On March 26, 1948, the Commissioner determined after an investigation that taxpayer had understated his gross income for 1945 in the amount of $41,244.58, and that his total gross income for that year was $45,389.54. The taxpayer contested this determination. Upon a hearing, the Tax Court sustained the Commissioner's finding that taxpayer had understated his income, but reduced the Commissioner's computation of his gross income for 1945 to $37,465.49. In detailed and elaborate findings of fact, the Tax Court found that taxpayer's holdings during this period in bank accounts, War Bonds, Postal Savings and cashier's checks, had increased in the amount of $35,745.79 from January 1, to December 31, 1945. After deducting from this increase the amount which it found attributable to taxpayer's salary and to other small income from interest payments, the Tax Court held that the remainder of the increase, or $33,270.79, constituted unreported taxable income from poker winnings or other sources for the year 1945, and assessed this deficiency in gross income against the taxpayer.
The Tax Court computed the unreported gross income of taxpayer by the net worth method of computation, which has been approved by this circuit and by other courts. See Kenney v. Commissioner, 5 Cir., 111 F.2d 374, 375; O'Dwyer v. Commissioner, 5 Cir., 110 F.2d 925; Harris v. Commissioner, 4 Cir., 174 F.2d 70; see also, Gleckman v. United States, 8 Cir., 80 F.2d 394; United States v. Wexler, 2 Cir., 79 F.2d 526.
Taxpayer attempts to explain the disproportionate increase in his net worth during the tax year involved by testimony to the effect that on January 1, 1945, he and his wife had cash in large denomination bills in their possession in the amount of approximately $25,031.25. They contend that during this period his wife kept over $25,000 in a cedar chest in their home. Some of the increase is attributed to collections on debts owed to taxpayer by fellow army officers. The Tax Court rejected these explanations, and found as a fact that the increase in taxpayer's net worth during the year 1945 was actually attributable to unreported taxable income.
The Commissioner's determination that a taxpayer is in possession of unreported taxable income is prima facie correct, and the taxpayer has the burden of proving it wrong.
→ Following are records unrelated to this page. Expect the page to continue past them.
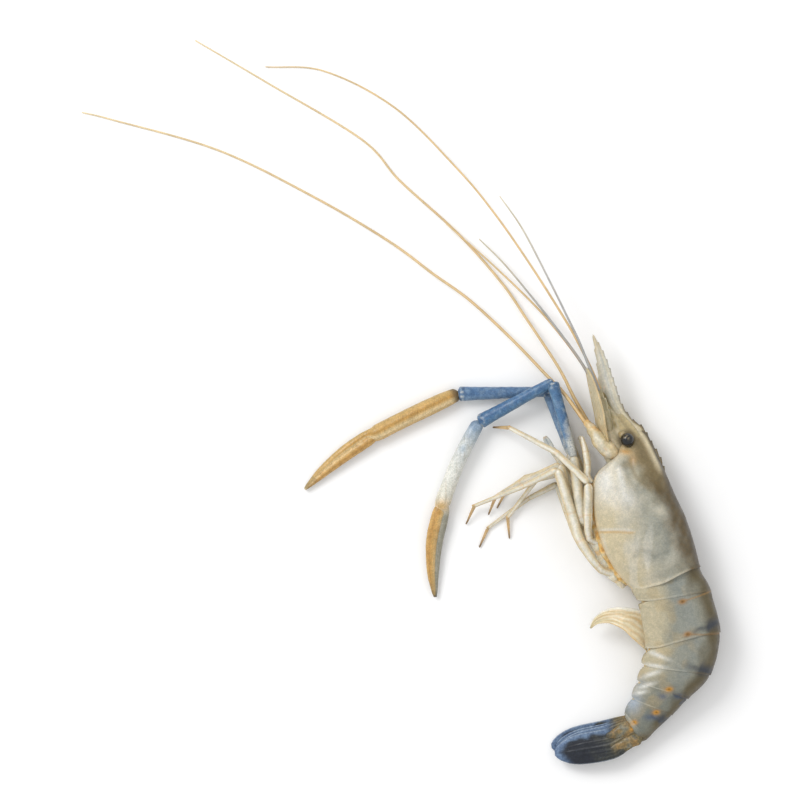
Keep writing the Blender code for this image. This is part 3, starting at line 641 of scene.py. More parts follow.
def head_shell():
    """The carapace, with its rims, folds and spines."""
    rows, arch, belly = SHELL_MESH
    height, width = half_profile(SHELL_EDGE, SHELL_GROOVE, arch, belly)
    start = front_of(np.clip(height, 0, 1) * 5)[..., 0]
    end = len(SHELL) - 0.9 - 0.4 * smooth(height, 0.35, 0.92)
    share = np.linspace(0, 1, rows)[:, None]
    place = start + (end - start) * share
    swell = 1 - 0.1 * smooth(share, 0.05, 0.0) + 0.0 * place
    grid = section(shell_at, place, height[None], width[None], swell)
    nape = smooth(grid[..., 1], 19, 31) * smooth(height, 0.6, 1.0)[None]
    grid[..., 2] += (MIDDLE - grid[..., 2]) * NAPE_NARROWING * nape
    normal = body_normals(grid, width)
    above = np.broadcast_to(height[None], grid.shape[:2])
    flank = smooth(np.abs(np.broadcast_to(width[None], grid.shape[:2])), 0.15, 0.45)

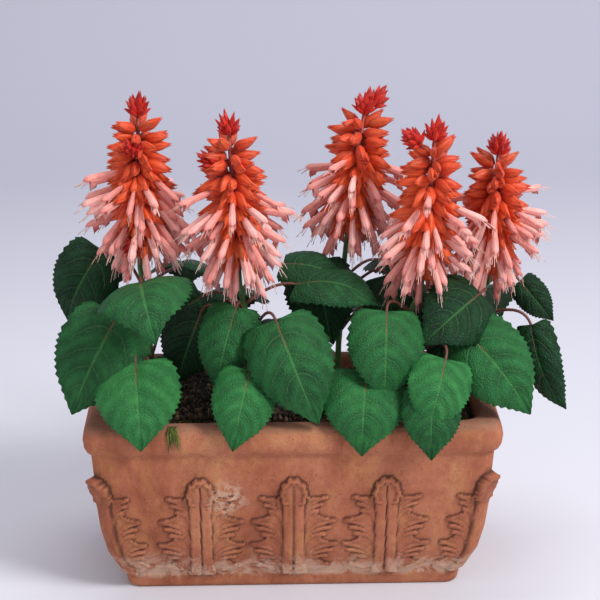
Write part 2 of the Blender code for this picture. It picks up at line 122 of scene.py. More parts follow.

Wickwire v. Reinecke, 275 U.S. 101, 48 S.Ct. 43, 72 L.Ed. 184; Welch v. Helvering, 290 U.S. 111, 115, 54 S.Ct. 8, 78 L.Ed. 212; Hoefle v. Commissioner, 6 Cir., 114 F.2d 713, 714; Snell Isle, Inc. v. Commissioner, 5 Cir., 90 F.2d 481, 482.
Here, the taxpayer testified generally that his evidence was based on vouchers, records, and other documents, but introduced none of them in evidence in corroboration of his testimony. He swore that he kept no regular records. Under the circumstances, the Tax Court was not bound to believe or to accept the uncontradicted testimony of taxpayer and his wife, where such testimony patently appears highly improbable or manifestly unreasonable. O'Laughlin v. Helvering, 65 App.D.C. 135, 81 F.2d 269, 271; Rand v. Helvering, 8 Cir., 77 F.2d 450, 451.
If the increase in taxpayer's net worth during the tax year involved was not actually attributable to unreported income, it was incumbent upon him to establish that fact by some competent and satisfactory evidence. This he has signally failed to do. Cf. Harris v. Commissioner, 4 Cir., 174 F.2d 70, 72; Hoefle v. Commissioner, 6 Cir., 114 F.2d 713, 714.
We further hold that under the evidence adduced the Tax Court properly sustained the Commissioner's assessment of the five per cent negligence penalty under Section 293(a) of the Internal Revenue Code. Title 26 USCA, Section 293(a). Gouldman v. Commissioner, 4 Cir., 165 F.2d 686, 690-691; Credit Bureau of Greater New York v. Commissioner, 2 Cir., 162 F.2d 7, 9; West Side Tennis Club v. Commissioner, 2 Cir., 111 F.2d 6, 130 A.L.R. 103.
The judgment is
On Motion to Modify
Upon consideration of the motion to modify decision filed in the above styled and numbered cause, it is ordered that the original decision therein be modified by providing that the affirmance is without prejudice to the right of the Tax Court under Rule 50, 26 U.S.C.A. § 1111, to make any corrections in its computation of petitioners' tax liability warranted or justified by the record. With this modification, the original judgment is affirmed.